Growing up, our house was often filled with country music. Some of it my sisters and I liked, and some we didn’t. We were, after all, a part of the Rock and Roll era. Of those songs, I really liked the ones that told a story the best…still do in fact, especially when it concerns historical events. One song that we heard many times was called, “Sink the Bismarck” by Johnny Horton. It was a song with words that were easy to learn, and I quickly knew it by heart. I’ve never forgotten that song. At the time the words really meant nothing to me, but I’m sure they meant something to my dad.
The Bismarck was a German battleship. It was the first of two Bismarck class battleships built for Nazi Germany’s Kriegsmarine. Its sister ship was the Tirpitz. The two ships were the largest battleships ever built by Germany, and two of the largest built by any European power. The Bismarck was named for Chancellor Otto von Bismarck, the primary force behind the unification of Germany in 1871. It was commissioned on August 24, 1940. These ships had huge guns…according to the song, “guns as big as steers and shells as big as trees.” The Bismarck had been dubbed the “Terror of the Sea.” The British generals had heard all about this ship, and there was serious cause for concern, because it could do horrible damage.
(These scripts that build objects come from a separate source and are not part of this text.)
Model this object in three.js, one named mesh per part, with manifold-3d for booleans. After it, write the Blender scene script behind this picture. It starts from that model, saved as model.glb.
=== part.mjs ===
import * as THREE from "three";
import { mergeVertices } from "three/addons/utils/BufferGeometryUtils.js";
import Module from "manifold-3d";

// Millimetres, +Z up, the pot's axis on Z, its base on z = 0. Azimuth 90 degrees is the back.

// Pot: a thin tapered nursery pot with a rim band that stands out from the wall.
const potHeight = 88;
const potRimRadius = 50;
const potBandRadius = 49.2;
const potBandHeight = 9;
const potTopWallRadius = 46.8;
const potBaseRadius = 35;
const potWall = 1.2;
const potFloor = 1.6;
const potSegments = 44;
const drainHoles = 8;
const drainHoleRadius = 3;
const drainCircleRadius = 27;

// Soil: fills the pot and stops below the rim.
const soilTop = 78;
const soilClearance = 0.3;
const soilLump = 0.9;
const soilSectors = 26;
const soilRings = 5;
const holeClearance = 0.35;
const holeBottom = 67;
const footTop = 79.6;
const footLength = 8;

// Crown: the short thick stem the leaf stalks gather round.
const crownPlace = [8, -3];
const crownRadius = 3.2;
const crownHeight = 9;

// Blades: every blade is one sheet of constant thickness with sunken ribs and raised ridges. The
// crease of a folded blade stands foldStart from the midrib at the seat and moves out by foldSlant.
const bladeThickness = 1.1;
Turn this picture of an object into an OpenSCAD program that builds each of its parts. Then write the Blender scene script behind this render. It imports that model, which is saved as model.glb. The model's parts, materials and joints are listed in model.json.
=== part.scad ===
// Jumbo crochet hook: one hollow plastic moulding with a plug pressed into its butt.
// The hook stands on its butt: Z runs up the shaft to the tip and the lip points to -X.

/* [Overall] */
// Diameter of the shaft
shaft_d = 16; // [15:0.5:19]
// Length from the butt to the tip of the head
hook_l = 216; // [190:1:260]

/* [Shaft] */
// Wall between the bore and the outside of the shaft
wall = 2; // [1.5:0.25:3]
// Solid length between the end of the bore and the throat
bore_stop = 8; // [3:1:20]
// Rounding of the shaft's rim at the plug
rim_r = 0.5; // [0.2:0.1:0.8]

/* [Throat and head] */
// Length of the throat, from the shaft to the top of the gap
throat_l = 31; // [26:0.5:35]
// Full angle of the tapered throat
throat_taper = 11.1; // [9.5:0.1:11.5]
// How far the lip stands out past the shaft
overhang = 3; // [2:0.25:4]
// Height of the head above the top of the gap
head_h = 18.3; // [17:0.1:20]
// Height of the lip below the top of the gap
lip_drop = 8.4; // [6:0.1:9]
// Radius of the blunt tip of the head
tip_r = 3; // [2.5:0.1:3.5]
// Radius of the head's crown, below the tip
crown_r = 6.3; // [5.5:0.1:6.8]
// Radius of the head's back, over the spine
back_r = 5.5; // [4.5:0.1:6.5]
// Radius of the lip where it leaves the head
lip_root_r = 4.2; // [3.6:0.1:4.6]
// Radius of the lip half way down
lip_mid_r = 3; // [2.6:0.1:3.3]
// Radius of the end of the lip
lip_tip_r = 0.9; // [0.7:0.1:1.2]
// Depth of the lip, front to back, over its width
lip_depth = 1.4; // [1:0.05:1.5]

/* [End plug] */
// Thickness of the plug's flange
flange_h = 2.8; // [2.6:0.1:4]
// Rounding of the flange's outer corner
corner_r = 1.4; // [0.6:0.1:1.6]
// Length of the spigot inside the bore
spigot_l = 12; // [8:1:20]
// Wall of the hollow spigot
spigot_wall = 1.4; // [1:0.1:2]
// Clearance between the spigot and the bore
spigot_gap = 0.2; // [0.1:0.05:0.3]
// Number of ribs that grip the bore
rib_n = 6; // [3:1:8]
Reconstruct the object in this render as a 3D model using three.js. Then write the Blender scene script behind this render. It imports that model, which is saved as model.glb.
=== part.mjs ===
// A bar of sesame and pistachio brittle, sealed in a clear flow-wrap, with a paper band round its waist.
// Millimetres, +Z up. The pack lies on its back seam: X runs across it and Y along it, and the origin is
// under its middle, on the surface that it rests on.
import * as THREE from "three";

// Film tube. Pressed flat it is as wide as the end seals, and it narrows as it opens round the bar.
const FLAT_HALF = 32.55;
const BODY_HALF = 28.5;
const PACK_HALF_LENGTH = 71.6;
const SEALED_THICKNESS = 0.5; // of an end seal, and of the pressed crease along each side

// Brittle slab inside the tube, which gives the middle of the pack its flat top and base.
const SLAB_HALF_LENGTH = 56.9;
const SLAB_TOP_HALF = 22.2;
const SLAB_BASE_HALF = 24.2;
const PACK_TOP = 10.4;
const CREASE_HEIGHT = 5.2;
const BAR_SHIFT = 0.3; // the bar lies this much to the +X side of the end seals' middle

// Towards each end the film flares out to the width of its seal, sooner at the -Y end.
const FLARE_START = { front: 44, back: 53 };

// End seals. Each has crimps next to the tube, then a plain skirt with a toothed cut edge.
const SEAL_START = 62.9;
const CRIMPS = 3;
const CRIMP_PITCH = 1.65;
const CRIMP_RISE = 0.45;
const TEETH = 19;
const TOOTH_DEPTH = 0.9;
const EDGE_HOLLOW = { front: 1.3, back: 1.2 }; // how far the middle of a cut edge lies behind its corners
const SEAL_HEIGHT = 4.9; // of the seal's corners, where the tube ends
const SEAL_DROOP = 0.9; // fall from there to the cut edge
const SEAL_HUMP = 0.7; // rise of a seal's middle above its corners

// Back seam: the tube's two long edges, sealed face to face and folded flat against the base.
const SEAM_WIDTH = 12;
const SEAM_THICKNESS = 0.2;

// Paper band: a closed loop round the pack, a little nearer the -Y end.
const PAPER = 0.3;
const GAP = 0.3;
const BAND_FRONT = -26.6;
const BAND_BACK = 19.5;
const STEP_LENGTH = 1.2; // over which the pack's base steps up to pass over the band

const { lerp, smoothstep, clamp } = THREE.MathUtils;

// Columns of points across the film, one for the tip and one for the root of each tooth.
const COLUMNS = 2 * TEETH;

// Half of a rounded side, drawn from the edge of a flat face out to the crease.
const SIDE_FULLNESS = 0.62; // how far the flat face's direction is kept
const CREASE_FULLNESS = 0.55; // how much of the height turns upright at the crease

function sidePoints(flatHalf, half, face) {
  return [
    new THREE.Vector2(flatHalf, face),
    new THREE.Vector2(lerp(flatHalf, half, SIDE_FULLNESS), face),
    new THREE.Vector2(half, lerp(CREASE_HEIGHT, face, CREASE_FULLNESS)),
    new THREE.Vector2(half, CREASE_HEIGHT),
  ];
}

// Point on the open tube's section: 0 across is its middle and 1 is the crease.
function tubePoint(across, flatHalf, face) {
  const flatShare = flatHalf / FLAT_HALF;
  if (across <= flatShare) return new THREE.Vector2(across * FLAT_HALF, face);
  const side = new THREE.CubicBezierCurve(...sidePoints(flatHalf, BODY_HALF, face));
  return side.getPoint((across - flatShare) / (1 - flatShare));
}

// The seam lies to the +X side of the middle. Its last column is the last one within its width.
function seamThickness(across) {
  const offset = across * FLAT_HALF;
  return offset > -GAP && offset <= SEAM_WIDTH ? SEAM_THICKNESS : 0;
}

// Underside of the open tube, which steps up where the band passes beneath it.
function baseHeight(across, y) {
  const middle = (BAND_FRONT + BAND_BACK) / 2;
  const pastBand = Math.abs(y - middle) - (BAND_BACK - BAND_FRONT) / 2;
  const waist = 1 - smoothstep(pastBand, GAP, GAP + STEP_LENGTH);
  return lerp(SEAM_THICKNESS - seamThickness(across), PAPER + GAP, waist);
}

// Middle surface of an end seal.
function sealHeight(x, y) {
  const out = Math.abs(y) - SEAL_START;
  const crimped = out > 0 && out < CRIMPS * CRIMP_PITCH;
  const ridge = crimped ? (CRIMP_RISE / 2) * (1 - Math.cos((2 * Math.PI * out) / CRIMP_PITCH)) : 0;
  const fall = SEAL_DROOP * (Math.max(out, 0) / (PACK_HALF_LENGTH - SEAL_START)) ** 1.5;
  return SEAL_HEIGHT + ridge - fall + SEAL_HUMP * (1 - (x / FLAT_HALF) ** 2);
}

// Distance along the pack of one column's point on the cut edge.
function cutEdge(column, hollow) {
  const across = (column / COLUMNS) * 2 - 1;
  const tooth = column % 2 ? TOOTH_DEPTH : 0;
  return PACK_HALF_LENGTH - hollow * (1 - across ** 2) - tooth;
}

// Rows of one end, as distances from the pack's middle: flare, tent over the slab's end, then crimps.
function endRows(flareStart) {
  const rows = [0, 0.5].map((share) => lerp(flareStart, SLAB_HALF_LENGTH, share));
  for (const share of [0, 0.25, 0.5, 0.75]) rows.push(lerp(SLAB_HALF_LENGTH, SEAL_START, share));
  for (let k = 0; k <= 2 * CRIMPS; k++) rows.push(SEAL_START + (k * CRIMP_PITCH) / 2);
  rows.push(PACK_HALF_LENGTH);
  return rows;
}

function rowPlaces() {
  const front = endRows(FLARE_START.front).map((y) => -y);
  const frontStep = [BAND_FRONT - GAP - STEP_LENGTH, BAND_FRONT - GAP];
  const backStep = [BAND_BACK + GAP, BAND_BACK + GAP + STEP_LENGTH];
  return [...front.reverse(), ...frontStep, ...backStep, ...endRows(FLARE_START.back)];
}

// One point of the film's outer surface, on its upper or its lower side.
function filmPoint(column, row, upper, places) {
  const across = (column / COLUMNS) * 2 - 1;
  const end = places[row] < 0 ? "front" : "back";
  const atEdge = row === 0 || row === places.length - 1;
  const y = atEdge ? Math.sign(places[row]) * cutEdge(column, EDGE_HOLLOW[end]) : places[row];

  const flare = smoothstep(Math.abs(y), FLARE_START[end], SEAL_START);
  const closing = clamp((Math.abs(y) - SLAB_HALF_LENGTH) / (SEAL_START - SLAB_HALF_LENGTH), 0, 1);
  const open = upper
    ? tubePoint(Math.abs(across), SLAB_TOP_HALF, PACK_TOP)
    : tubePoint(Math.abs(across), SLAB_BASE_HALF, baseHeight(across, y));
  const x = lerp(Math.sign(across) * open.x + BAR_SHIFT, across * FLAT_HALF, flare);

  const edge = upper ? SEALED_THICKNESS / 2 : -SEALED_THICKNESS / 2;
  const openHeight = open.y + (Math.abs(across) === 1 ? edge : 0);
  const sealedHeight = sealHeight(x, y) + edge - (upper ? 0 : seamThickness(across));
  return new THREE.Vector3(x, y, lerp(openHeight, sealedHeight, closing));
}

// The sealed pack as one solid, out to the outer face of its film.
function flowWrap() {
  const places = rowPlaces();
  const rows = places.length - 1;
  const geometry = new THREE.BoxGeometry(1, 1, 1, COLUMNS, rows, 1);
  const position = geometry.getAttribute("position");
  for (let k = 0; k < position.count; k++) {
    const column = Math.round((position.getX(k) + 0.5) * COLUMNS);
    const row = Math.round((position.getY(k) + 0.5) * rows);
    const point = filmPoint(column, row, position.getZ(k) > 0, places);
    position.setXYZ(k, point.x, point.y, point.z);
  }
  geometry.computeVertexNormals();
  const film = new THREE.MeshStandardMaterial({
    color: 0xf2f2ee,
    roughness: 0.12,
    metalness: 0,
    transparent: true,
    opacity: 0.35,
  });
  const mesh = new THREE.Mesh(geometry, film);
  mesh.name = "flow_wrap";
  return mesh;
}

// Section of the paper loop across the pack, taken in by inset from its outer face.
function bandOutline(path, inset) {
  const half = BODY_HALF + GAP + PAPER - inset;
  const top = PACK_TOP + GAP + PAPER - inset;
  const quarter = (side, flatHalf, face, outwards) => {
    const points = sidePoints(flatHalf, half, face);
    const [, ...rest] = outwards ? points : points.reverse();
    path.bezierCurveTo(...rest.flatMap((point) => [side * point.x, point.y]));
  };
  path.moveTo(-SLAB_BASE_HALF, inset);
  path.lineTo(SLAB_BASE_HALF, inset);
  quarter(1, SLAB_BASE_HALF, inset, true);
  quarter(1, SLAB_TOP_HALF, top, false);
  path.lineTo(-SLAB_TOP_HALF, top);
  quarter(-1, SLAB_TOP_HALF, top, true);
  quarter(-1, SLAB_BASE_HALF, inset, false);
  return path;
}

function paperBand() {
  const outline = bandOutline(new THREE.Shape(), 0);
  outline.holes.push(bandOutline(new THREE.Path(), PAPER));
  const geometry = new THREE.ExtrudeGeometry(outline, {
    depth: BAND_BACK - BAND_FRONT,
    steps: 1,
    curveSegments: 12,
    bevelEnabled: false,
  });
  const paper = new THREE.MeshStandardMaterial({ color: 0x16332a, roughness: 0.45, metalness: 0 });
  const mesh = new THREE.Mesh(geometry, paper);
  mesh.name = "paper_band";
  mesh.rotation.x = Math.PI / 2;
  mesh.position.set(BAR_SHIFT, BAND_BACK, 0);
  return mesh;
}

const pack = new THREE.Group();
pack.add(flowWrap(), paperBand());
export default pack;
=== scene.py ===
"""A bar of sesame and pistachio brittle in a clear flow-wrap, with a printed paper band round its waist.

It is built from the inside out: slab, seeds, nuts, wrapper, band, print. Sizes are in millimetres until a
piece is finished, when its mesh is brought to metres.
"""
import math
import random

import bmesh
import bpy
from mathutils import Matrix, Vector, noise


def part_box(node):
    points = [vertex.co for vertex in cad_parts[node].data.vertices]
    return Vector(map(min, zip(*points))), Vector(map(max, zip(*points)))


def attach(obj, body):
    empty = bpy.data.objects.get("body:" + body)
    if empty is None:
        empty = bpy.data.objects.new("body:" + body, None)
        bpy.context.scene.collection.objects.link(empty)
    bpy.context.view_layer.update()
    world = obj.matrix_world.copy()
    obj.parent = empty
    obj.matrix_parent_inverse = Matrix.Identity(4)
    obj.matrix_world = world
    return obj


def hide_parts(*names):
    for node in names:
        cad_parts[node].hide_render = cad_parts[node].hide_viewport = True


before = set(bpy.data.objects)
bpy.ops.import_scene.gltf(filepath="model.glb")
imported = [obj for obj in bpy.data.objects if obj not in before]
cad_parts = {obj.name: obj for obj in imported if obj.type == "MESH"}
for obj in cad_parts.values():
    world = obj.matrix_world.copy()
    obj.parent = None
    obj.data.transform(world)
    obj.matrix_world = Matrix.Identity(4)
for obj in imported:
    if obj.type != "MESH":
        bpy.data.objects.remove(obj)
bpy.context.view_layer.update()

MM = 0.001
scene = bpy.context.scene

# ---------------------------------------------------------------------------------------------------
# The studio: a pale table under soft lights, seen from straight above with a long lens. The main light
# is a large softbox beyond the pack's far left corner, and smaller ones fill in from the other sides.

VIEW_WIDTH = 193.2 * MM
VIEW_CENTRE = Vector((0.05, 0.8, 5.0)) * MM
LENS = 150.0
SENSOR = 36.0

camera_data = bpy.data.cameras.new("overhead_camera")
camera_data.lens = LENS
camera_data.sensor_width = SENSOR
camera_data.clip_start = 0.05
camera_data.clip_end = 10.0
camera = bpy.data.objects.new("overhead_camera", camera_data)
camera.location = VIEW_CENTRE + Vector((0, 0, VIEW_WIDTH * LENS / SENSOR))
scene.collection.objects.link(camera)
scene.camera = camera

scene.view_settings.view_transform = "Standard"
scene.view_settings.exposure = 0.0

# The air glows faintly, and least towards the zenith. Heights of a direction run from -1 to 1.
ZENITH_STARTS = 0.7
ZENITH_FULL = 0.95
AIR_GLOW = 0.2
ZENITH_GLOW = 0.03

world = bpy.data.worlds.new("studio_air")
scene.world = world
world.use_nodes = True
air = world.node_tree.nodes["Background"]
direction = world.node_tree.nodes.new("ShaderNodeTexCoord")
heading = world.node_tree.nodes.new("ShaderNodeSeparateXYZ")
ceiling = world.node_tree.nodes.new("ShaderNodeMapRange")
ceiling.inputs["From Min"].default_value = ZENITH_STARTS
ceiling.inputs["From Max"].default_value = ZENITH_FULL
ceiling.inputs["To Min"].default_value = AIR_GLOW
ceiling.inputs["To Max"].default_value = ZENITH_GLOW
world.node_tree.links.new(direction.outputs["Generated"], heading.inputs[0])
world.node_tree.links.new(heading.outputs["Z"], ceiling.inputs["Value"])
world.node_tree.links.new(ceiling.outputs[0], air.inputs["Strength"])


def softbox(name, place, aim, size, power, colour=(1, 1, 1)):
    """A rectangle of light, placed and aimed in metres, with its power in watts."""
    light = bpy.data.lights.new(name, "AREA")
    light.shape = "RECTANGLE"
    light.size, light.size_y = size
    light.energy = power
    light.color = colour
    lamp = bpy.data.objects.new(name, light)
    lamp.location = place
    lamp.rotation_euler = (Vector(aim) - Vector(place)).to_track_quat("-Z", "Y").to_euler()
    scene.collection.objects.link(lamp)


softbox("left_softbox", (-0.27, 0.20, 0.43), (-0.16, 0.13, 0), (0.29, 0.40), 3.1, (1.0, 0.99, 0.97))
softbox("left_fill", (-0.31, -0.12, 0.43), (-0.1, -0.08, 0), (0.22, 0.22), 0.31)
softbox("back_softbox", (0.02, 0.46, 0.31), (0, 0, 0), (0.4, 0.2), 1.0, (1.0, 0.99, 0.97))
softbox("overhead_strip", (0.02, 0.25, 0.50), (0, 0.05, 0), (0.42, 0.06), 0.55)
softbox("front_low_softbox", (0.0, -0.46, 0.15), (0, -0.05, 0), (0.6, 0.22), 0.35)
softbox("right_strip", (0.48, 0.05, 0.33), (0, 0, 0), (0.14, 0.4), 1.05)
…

At this point in World War II, the only way move through the war zone with relative safety was to be on a U-Boat. In May 1941, the Bismarck was ordered to break out into the Atlantic. Once it was safely in the open ocean, it would be very hard to track. Then it could wreak havoc on the Allied ships. The British heard of the plans, and sent the battle cruiser Hood and the battleship Prince of Wales in hot pursuit. They caught up to the Bismarck near Iceland and a battle ensued. The Bismarck sunk the battle cruiser Hood…it would be the only ship it would ever sink. The Hood was hit, exploded, and sank, taking with it all but three of the 1,421 crewmen. The Bismarck was hit but escaped. Nevertheless, it was leaking fuel and so it fled trying for occupied France. It was spotted by British aircraft and crippled. On May 27, three warships descended on it and sunk it.
Just as the song had said, “We gotta sink the Bismarck ’cause the world depends on us.” The British navy knew that this ship had to go, because if it was left alone, it would be repaired and it would once again wreak havoc on the Allied ships. The song has always remained in my head, but once I knew about the ships and the real battle that had taken place, it meant something to me, just like it had always meant something to my dad. I knew of the sacrifices, the lives lost, and the ship lost. This song was not just about some long ago battle that the world has forgotten, but rather it is about one battle in a war that can never be forgotten. And a war that would eventually draw my dad and many of my uncles into it before it was over, because the world depended on them too.